Locate each line with the string "part" in the listing below and copy it.

____ Material provided

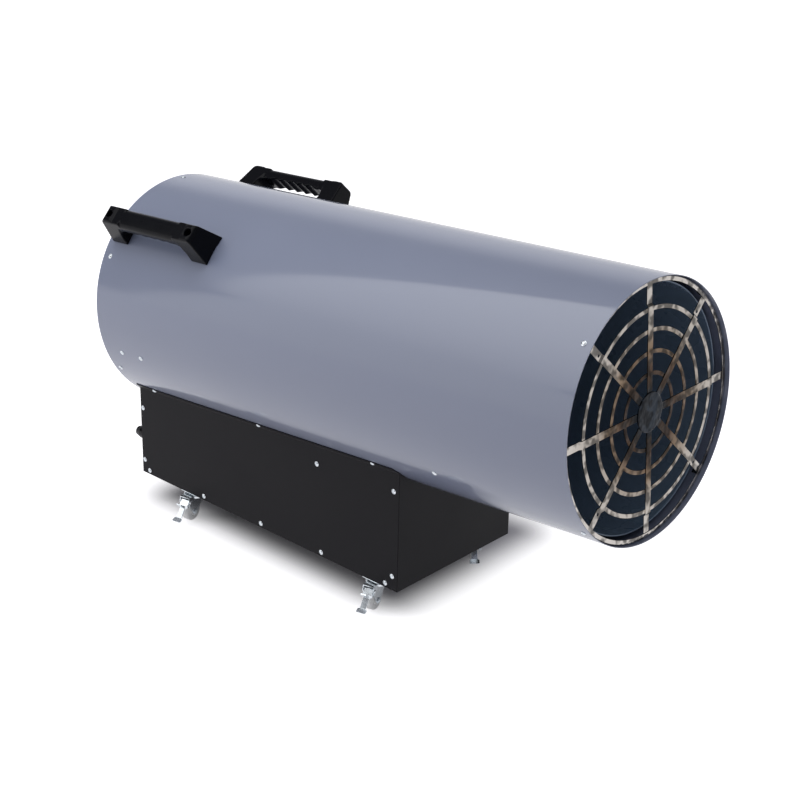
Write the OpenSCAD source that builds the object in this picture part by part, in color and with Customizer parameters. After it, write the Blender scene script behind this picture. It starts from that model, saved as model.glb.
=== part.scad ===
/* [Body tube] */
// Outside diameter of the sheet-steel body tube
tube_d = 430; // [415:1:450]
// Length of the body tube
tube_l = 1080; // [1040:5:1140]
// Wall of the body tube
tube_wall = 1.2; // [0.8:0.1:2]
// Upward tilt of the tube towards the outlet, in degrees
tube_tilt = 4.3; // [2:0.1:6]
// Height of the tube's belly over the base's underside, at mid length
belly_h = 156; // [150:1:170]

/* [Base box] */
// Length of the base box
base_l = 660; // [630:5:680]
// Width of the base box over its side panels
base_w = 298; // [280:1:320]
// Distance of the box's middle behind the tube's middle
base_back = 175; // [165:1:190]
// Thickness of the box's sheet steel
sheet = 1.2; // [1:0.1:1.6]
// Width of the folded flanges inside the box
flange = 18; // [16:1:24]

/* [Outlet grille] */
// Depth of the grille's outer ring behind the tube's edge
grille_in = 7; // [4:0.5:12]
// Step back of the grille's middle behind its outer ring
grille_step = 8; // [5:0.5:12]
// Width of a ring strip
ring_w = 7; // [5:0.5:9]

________

**Result below**.
Write the OpenSCAD source that builds the object in this picture part by part, in color and with Customizer parameters. After it, write the Blender scene script behind this picture. It starts from that model, saved as model.glb.
=== part.scad ===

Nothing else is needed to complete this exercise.